Further, I told her please don’t put my picture up on her social media. What was interesting also, was that she was walking around to other people’s table doing the same thing. I saw where they objected too. This shows that this problem would be interested for others too because no one wants to be infringed upon. If someone doesn’t use Facebook, for example, you would disapprove to have someone else put your picture on it. The problem I am trying to solve is to make people be more conscious of their actions. Everything is not for everyone. People are entitled to their privacy and when it is being infringed upon it poses a threat to them.

We need to mobilize people and sensitize them to this fact – that permission should always be sought before they go ahead and take pictures. Even the FBI and the Feds know this despite the fact that often times they too cross this boundary and ‘take’ our information without permission. Some people’s life is dependent upon this. Nevertheless, if I had to choose between who (that is, the FBI or Internet thieves/hackers) should take my information without my permission, I would have no choice but the former. No wonder, you leave to go somewhere for two days and the next thing you know your house is broken into because all your whereabouts are on social media. Therefore, the problem needs solving because this practice needs to end.

There are many people who are having this problem (people not being conscious of their actions). The pictures that were taken of me were not posted on social media because I made it clear that I didn’t want them on it. In fact, I objected to having my pictures taken any at all. However, there are other people who are having this same problem as I am. Mothers, especially, are concerned that their kid’s pictures will end up on social media without their (the mother’s) consent. This has been the case with many other people also. The most recent evidence comes from mothers who are feeling threatened and helpless as a result of such actions. They are worried about the invasion on their children’s innocence. An article came out on Fox8.com, where parents are worried about “digital kidnapping.” Attorney David Smith from the Smith Ammons law firm said that “these people are posting anonymously, not using real names. Finding them to get the right person – that’s the problem.

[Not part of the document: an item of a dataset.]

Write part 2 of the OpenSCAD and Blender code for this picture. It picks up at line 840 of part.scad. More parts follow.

So even if they are committing a true crime, you are kind of stuck”.

The mother in the article went on to say that she didn’t give her permission to use any of her son’s pictures. Moreover, she asked for them to be taken down. She expressed concerns about pictures that showed up on Facebook and she didn’t want them on it. She said, “how can I get this taken down, because who’s to say this won’t go any further?” Attorney David Smith continues that “they are using the image when they do not have the permission to do so”. Furthermore, when your photos are posted on social media you have no control over how your pictures are used as portrayals. For example, if the person posts to an unscrupulous website, or you are seen in pictures with other questionable people. In these cases, your privacy is not guaranteed and you have no control over other people’s behavior (or reputation) on that social media page who is a friend of the person (and not a friend of you), stealing your photos.

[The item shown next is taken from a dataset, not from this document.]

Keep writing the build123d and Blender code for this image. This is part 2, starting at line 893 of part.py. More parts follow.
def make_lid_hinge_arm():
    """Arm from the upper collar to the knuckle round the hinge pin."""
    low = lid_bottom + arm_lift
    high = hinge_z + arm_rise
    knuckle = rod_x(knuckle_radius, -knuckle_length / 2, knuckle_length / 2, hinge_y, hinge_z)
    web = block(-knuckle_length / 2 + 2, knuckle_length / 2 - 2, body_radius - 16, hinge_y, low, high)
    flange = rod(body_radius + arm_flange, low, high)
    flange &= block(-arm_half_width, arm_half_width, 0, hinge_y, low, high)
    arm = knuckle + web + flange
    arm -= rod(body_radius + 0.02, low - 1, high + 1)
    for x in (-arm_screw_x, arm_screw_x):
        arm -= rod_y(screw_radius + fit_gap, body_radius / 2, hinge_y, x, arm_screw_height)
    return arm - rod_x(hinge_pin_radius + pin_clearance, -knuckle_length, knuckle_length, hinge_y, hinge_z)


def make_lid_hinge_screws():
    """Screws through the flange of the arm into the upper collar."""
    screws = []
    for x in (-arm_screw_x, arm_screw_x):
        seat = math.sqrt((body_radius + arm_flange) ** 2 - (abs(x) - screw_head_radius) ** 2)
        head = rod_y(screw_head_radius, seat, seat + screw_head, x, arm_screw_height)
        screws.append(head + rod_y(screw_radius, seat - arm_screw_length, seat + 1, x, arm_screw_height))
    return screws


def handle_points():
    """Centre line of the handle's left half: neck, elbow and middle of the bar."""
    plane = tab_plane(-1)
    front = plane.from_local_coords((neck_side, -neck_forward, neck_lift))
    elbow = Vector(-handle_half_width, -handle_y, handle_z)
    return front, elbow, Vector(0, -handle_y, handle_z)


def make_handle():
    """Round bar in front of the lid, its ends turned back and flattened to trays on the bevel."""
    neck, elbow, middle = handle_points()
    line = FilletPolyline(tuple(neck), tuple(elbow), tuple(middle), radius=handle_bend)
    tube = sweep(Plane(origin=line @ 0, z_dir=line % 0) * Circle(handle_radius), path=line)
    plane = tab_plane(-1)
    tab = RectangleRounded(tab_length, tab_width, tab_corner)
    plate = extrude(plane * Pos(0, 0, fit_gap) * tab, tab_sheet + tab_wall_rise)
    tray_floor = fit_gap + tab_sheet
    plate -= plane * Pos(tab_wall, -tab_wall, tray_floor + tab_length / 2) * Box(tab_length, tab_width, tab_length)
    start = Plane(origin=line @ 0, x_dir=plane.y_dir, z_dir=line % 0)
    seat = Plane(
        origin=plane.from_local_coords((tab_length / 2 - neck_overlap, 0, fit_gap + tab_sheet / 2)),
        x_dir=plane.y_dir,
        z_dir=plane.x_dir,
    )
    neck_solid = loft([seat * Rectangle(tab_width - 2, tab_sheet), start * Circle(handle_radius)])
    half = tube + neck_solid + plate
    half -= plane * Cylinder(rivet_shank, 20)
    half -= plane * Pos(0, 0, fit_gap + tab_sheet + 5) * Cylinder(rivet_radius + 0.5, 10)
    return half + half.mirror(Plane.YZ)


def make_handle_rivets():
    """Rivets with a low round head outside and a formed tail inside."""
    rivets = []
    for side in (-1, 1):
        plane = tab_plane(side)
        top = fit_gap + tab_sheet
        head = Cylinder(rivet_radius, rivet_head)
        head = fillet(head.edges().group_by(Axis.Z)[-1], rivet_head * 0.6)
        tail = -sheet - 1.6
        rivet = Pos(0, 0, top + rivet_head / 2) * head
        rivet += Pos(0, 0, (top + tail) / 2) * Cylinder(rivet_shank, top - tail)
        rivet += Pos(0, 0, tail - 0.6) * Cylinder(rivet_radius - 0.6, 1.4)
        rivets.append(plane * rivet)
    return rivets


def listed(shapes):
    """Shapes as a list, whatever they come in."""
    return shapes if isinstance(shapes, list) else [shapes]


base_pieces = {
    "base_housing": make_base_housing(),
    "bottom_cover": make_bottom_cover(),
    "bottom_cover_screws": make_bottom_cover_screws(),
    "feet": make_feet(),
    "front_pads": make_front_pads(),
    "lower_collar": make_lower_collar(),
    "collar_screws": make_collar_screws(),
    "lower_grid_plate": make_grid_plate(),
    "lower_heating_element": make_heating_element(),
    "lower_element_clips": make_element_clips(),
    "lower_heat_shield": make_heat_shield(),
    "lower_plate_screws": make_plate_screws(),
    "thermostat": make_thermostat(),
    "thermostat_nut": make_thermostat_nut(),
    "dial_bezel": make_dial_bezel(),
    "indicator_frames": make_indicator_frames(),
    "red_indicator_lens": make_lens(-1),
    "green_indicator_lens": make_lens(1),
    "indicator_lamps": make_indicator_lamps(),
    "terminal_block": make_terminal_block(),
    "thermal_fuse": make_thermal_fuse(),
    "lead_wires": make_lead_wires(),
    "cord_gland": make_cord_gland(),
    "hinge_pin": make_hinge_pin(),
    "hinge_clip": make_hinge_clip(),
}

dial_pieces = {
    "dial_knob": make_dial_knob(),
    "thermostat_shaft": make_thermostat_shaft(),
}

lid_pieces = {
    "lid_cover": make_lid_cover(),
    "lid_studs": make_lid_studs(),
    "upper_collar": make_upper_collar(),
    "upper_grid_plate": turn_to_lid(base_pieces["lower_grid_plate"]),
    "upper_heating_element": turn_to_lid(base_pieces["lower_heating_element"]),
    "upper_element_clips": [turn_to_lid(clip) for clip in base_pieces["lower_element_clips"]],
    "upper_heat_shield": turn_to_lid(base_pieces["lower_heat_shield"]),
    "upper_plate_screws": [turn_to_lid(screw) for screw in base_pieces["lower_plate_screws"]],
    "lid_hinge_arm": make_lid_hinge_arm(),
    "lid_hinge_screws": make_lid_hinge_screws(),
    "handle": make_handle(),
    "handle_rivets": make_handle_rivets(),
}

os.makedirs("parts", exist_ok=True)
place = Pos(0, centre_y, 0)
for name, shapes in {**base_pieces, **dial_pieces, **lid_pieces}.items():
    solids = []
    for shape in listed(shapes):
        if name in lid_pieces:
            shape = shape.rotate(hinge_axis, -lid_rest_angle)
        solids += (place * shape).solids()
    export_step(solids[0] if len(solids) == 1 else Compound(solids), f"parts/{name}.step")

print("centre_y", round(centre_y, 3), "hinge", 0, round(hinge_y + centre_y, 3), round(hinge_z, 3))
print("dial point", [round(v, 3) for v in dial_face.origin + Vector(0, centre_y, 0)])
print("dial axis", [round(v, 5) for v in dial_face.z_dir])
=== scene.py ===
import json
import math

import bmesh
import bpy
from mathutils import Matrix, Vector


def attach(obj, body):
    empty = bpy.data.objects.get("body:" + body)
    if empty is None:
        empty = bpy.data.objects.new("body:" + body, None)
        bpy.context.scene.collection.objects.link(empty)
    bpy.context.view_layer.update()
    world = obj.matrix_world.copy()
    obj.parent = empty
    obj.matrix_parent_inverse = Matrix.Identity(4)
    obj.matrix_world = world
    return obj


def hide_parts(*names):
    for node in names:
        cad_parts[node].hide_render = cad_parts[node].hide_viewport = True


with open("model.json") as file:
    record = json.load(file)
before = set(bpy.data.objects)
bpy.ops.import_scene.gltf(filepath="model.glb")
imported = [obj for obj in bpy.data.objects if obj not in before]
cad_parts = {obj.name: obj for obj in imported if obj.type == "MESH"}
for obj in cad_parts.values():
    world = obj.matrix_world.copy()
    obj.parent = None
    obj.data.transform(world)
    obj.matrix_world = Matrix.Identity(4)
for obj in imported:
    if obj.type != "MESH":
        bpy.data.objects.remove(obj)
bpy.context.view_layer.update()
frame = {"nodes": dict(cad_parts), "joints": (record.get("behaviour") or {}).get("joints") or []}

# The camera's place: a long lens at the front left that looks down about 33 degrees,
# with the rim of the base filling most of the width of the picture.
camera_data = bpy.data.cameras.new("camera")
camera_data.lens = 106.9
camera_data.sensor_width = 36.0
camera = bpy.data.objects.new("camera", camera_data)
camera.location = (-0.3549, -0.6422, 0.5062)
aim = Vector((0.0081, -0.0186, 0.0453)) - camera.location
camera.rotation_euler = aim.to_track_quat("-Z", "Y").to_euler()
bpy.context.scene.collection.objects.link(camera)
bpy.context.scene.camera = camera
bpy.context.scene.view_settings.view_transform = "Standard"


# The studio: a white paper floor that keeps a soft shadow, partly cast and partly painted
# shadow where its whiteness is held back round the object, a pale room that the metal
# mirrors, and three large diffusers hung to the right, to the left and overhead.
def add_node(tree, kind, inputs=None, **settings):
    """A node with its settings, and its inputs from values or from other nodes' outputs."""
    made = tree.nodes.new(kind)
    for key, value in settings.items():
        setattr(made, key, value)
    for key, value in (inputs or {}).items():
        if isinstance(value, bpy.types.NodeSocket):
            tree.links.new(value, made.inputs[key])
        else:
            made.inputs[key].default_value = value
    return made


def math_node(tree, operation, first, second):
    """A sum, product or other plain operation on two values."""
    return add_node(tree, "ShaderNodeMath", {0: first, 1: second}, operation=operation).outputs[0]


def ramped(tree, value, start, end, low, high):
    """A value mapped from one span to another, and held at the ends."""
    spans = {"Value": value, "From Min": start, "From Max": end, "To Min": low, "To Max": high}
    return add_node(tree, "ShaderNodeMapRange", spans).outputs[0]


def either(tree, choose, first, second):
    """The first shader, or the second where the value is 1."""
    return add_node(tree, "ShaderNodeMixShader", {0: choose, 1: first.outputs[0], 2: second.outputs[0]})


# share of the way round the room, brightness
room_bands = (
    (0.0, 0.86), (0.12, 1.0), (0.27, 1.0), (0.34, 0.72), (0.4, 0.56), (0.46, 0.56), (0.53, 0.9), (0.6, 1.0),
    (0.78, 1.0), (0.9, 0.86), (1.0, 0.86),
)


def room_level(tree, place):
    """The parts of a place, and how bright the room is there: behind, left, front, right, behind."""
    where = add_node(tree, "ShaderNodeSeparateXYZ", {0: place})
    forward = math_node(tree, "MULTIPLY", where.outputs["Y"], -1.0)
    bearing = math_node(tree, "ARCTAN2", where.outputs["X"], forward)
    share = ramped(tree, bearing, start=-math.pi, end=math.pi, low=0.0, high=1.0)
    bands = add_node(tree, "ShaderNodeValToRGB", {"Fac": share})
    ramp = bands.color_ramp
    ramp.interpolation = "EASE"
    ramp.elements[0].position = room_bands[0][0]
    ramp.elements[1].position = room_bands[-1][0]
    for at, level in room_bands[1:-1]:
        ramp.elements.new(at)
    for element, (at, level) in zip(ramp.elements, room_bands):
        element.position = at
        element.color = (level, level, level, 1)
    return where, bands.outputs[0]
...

According to the article, The Guardian, “the use of a photo or video posted online without the permission of the creator could be a breach of copyright” (theguardian.com). Another journal article that explores this problem is ‘The Googlization of Us’ by Vaidhyanathan. One of the points he touched on is that “… for the vast majority of users, the fate of their personal data remains a mystery”. While this statement has to do specifically with the collection of our data about our interests when we register on line for whatever service, it can still be applied to all our other personal information, such as pictures that are posted on Facebook and other social media. “The rise of the Internet provided an unprecedented global platform on which digitally based media content could be distributed and consumed.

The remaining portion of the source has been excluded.